Le Pakistan est aujourd’hui l’un des trois derniers pays du monde – avec le Nigeria et l’Afghanistan – où cette maladie grave est toujours endémique. A l’origine de cette situation : la persistance des conflits armés qui empêchent les travailleurs de santé d’approcher les populations et, surtout, la forte opposition de factions islamistes interdisant la vaccination, en prétendant que la campagne sert de couverture pour les services d’espionnage occidentaux (1) ou que la vaccination contre la polio a pour but de stériliser les populations musulmanes ou leur inoculer le sida.

Ces foyers de polio persistants risquent de mettre en échec le programme mondial d’éradication de la maladie, qui aurait dû, selon le planning de l’Organisation mondiale de la santé (OMS), être achevé en 2018. Au Pakistan, la campagne contre la poliomyélite est menée conjointement par le gouvernement central, les autorités provinciales, plusieurs ONG et associations caritatives, ainsi que l’Unicef et l’OMS.

Toujours selon l’OMS, le Pakistan a enregistré 91 cas officiels de polio en 2013 (ce qui laisse supposer une bien plus importance incidence de la maladie dans les régions isolées). Cette augmentation importante du nombre de nouveaux cas dépistés (58 cas seulement ayant été signalés en 2012) fait aujourd’hui du Pakistan le seul pays où a été constatée une recrudescence du virus. Son voisin, l’Inde, qui comptait parmi les pays les plus atteints, vient de fêter ses trois années sans aucun nouveau cas de polio.
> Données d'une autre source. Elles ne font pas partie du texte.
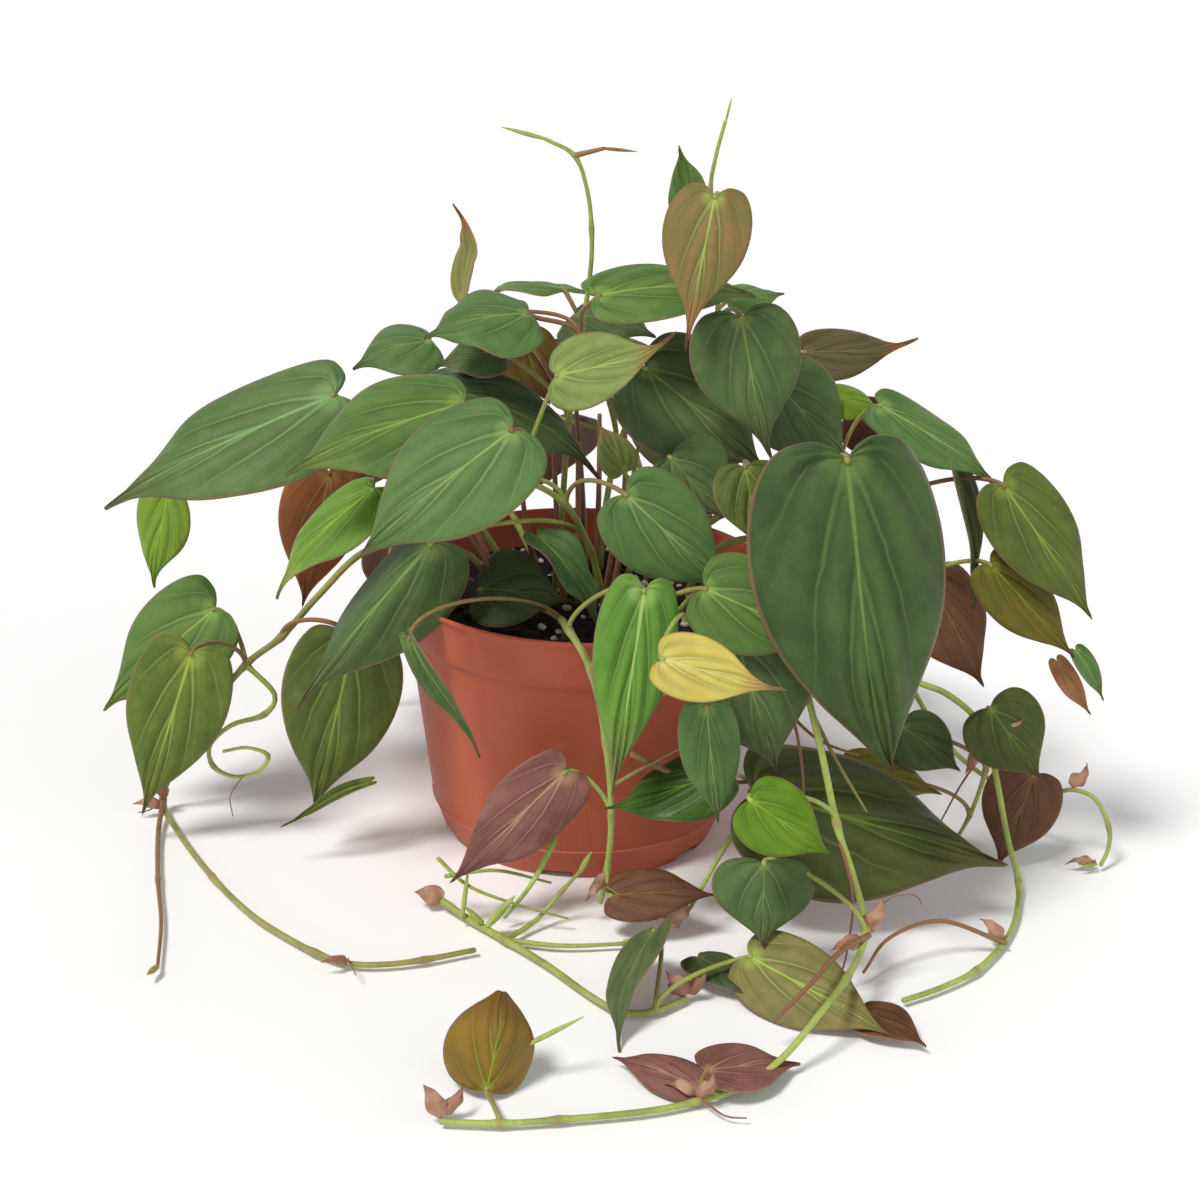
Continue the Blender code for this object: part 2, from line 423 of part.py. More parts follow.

Comme le craignaient les organisateurs de la campagne l’année dernière, l’échec partiel de la campagne de 2013 en raison des attaques, a permis au virus de se propager depuis le foyer de Peshawar aux autres régions comme le Balouchistan, le Waziristan, le Pendjab et dans le Sind, où de nouveaux cas ont été récemment dépistés.

Vendredi 17 janvier, l’OMS avait rendu publique une étude révélant que « la ville de Peshawar était le plus grand réservoir de poliomyélite au monde », la capitale du Khyber Pakhtunkhwa étant responsable de 90 % des cas de polio déclarés au Pakistan. Selon l’organisation, des études révèlent que 83 des 91 cas de polio recensés au Pakistan, et 12 des 13 cas recensés en Afghanistan sont liés à des souches retrouvées dans la ville, en partie peuplée d’Afghans. « L’eau à Peshawar et dans les villes adjacentes est contaminée et le virus se répand via le réseau des égouts et les canalisations domestiques rouillées », a expliqué à l’AFP, vendredi 17 janvier, le ministre de la Santé de KPK, Shaukat Ali Yousafzai, réaffirmant par ailleurs son engagement à éradiquer la maladie.

La résurgence récente de la polio au Moyen-Orient serait également due au foyer pakistanais, « la souche de Peshawar » ayant été importée par des combattants djihadistes ou des pèlerins en route vers La Mecque.